Ontera – The Liberal Anchor – by Phil Koning (Northern Ontario – Political Issues Blog – April 13, 2014)

http://northernontariopoliticalissues.blogspot.ca/

After two more years of turmoil at the hands of the Liberal government, ONTC has suffered another debilitating attack, by a party eager to appease the corporate world. The Liberal party is trying to convince the corporate world they have the ability and discipline to govern after their unbelievable indifference to the cost of gas plant relocation’s and subsequent coverup. The fact that Ontera is being gifted to Bell as the result of a process defined by the problems the passenger and freight rail divisions have endured over the past two decades defies any logic or grasp of good government policy.

Although we do not know the details of the proposed firesale, and likely never will, it is hard to believe that Bell will even maintain service levels in the marginal areas that Ontera has provided service, let along protect price levels with a clear monopoly in the North.

So, with the absence of any reason that makes sense in providing good government we are left to speculate why the Liberals have headed down another road to self destruction.

The creation of the new Development corporation could be a clue. Why the Ring of Fire needs a completely new corporation with all the cost that goes along with that, to develop the infrastructure for the mining industry is a secret known only to the Liberal strategists. The fact is, Ontario Northland has been doing exactly the same job for over one hundred years, the vast majority of which were at a profit. If the object were to provide infrastructure for a mining industry to utilize to extract the resources of the land, Ontario Northland is the company with a history of doing the same thing in the same environment.

With the record of MNDM in failing to protect and utilize ONTC, one wonders if they have advised the government that the transfer of assets from ONTC to the development corporation would trigger an opportunity under the Pension Benefits Act (PBA 69.1 (f)) to wind up the ONTC pension fund. In their zeal to eliminate ONTC they may yet again misread the public relations nightmare that would create for the governing party.
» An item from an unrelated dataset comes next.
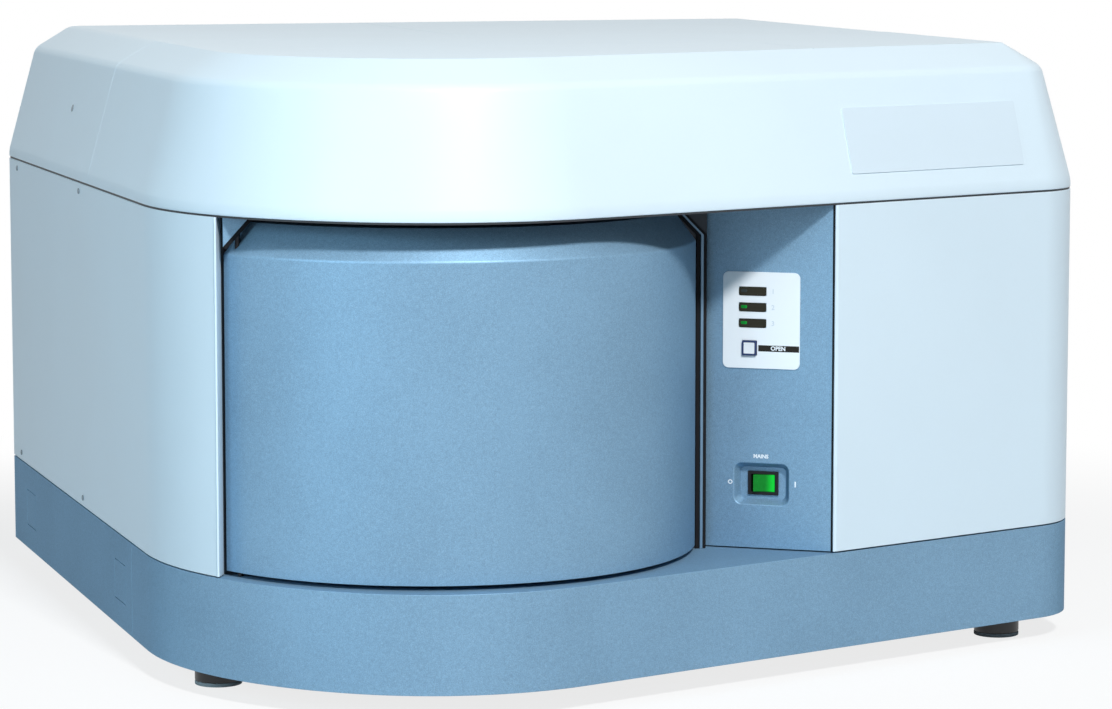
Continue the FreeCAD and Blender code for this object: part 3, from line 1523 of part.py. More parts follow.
def fan_rotor():
    """Hub, shaft and blades of the cooling fan."""
    z = fan_z()
    y0 = rear_face_y - panel_sheet - fan_depth + fan_rotor_gap
    depth = fan_rotor_depth
    middle = y0 + depth / 2
    pieces = [rod(fan_hub_radius, depth, V(fan_x, y0, z), BACK),
              rod(fan_shaft_radius, depth + fan_arm_width, V(fan_x, y0, z), BACK)]
    for index in range(fan_blades):
        blade = box(fan_x + fan_hub_radius - past, fan_x + fan_rotor_radius,
                    middle - blade_thickness / 2, middle + blade_thickness / 2,
                    z - blade_chord / 2, z + blade_chord / 2)
        blade.rotate(V(fan_x, middle, z), RIGHT, blade_pitch)
        blade.rotate(V(fan_x, y0, z), BACK, 360 / fan_blades * index)
        pieces.append(blade)
    return together(pieces)


def mains_inlet():
    """Appliance inlet with three pins in its socket, through the rear panel."""
    z = inlet_z()
    front = rear_face_y + inlet_rim
    half_width, half_height = inlet_half_sizes(inlet_play)
    flange = box(inlet_x - inlet_width / 2, inlet_x + inlet_width / 2, rear_face_y, front,
                 z - inlet_height / 2, z + inlet_height / 2)
    body = box(inlet_x - half_width, inlet_x + half_width, rear_face_y - inlet_depth, rear_face_y,
               z - half_height, z + half_height)
    width, height, depth = inlet_socket
    socket = box(inlet_x - width / 2, inlet_x + width / 2, front - depth, front + past,
                 z - height / 2, z + height / 2)
    pieces = [together([flange, body]).cut(socket)]
    for x, lift in inlet_pin_places:
        pieces.append(box(inlet_x + x - inlet_pin_width / 2, inlet_x + x + inlet_pin_width / 2,
                          front - depth, rear_face_y - inlet_pin_recess,
                          z + lift - inlet_pin_height / 2, z + lift + inlet_pin_height / 2))
    return together(pieces)


def all_nodes():
    """Every node of the part by name."""
    front_skirt, other_skirts = skirt_pieces()
    hood_front, hood_left, hood_right, lid = hood_pieces()
    return {
        "foot_pads": foot_pads(),
        "foot_blocks": foot_blocks(),
        "base_floor": base_floor(),
        "base_front_skirt": front_skirt,
        "base_side_and_rear_skirts": other_skirts,
        "lifting_bar_covers": lifting_bar_covers(),
        "base_deck": base_deck(),
        "frame_posts": frame_posts(),
        "left_side_panel": left_side_panel(),
        "right_side_panel": right_side_panel(),
        "rear_panel": rear_panel(),
        "panel_screws": panel_screws(),
        "front_hood": hood_front,
        "rear_left_hood": hood_left,
        "rear_right_hood": hood_right,
        "hood_access_lid": lid,
        "hood_name_plate": hood_name_plate(),
        "upper_frame": upper_frame(),
        "door_shell": door_shell(),
        "door_liner": door_liner(),
        "door_gasket": door_gasket(),
        "door_fittings": group(door_pivot_lugs() + [door_strike()]),
        "pivot_pins": pivot_pins(),
        "door_frame": door_frame(),
        "door_trim": door_trim(),
        "trim_seals": trim_seals(),
        "door_lock": door_lock(),
        "lock_bolt": lock_bolt(),
        "chamber_walls": chamber_walls(),
        "control_panel": control_panel(),
        "indicator_plate": indicator_plate(),
        "indicator_windows": indicator_windows(),
        "door_button": door_button(),
        "switch_case": switch_case(),
        "power_rocker": power_rocker(),
        "bench_isolators": bench_isolators(),
        "optical_bench": optical_bench(),
        "microscope_stand": microscope_stand(),
        "nosepiece": nosepiece(),
        "objectives": objectives(),
        "focus_knobs": focus_knobs(),
        "focus_carriage": focus_carriage(),
        "stage_y_plate": stage_y_plate(),
        "stage_x_plate": stage_x_plate(),
        "sample_holder": group([sample_holder(), sample_slide()]),
        "video_camera": video_camera(),
        "lamp_house": lamp_house(),
        "lasers": group(laser_heads() + laser_blocks()),
        "beam_optics": group(beam_mirrors() + [wheel_motor()]),
        "filter_wheel": filter_wheel(),
        "spectrograph_case": spectrograph_case(),
        "spectrograph_lid": spectrograph_lid(),
        "spectrograph_mirrors": spectrograph_mirrors(),
        "grating_turret": group([grating_turret()] + gratings()),
        "slit_unit": slit_unit(),
        "detector_camera": detector_camera(),
        "base_electronics": group([power_supply(), control_board()]),
        "fan_frame": fan_frame(),
        "fan_rotor": fan_rotor(),
        "mains_inlet": mains_inlet(),
    }


os.makedirs("parts", exist_ok=True)
for name, shape in all_nodes().items():
    solids = shape.Solids
    print(name, len(solids), "solids", "valid" if shape.isValid() else "NOT VALID", round(shape.Volume))
    shape.exportStep("parts/" + name + ".step")
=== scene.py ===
"""Looks of a bench-top laser Raman microscope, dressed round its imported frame."""

import json
import logging
import math
from collections.abc import Callable, Iterable, Sequence
from dataclasses import dataclass, field
from enum import Enum

import bmesh
import bpy
from mathutils import Matrix, Vector
from mathutils.bvhtree import BVHTree

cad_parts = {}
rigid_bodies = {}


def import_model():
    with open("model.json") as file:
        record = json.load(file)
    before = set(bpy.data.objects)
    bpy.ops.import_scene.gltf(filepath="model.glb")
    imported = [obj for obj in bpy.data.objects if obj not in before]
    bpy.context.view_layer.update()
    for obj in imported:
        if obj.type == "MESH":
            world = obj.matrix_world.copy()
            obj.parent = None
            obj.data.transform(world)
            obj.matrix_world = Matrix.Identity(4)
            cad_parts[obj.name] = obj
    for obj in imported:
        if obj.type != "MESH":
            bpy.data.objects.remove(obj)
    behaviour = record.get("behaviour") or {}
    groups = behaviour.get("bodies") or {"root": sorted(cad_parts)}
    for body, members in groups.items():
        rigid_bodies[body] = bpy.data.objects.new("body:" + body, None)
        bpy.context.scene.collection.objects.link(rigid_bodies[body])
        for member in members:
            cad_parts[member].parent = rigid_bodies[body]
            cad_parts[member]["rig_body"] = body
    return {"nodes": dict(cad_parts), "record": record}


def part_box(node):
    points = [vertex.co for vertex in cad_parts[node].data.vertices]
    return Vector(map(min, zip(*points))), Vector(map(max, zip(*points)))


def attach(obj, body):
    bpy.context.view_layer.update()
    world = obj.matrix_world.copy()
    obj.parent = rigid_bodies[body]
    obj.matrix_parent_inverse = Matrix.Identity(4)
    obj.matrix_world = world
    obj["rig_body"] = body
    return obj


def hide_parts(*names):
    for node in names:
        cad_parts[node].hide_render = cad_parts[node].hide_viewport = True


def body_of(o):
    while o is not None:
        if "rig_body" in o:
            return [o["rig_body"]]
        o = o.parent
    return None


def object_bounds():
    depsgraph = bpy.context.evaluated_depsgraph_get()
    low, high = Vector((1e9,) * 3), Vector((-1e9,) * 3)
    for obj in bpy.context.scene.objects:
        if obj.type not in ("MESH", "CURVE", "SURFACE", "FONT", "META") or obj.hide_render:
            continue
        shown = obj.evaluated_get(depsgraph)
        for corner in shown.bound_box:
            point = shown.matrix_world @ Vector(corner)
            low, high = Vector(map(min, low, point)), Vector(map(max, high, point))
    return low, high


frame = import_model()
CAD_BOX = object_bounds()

log = logging.getLogger("raman_microscope")

MM = 0.001
SMOOTH_BELOW = math.radians(35.0)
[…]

All financing for ONTC has to go through the government and when that government is struggling with a deficit the size of the current one, those funds have to be prioritized. Unfortunately, the Northern region does not represent much opportunity for Liberal votes, therefore the priority has been very low. The new focus on transit as a solution to gridlock presents an opportunity to establish a new revenue stream in a politically acceptable way and create a political platform in the Liberal vote-rich GTA.

So if Green Bonds are the preferred way to fund transit improvements, any projects would have to be fully geared toward an environmentally superior organization, not hard to do, given the efficiency of rail transportation. A telecommunications division in the middle of it however, may gum up the works and it needed to be surgically removed.

This is where MNDM hands the Liberals their electoral anchor. Instead of protecting telecom competition in the north and making a deal likely to gain CRTC approval, the government just turns to the most willing corporation with the deepest pockets to get what pittance they can out of the infrastructure.

It would have made much more sense to spin the division into its own crown agency, like they did with Owen Sound Transportation Commission after the last selloff attempt, or merge it with Hydro One Telecom, where the synergies may have given both government entities a boost.

Now they are at the mercy of a federal organization who must decide whether or not the deal is in the best interests of the public it serves. Depending on the timing the results of that decision could add to the downward pressure on Liberal fortunes in the coming provincial election.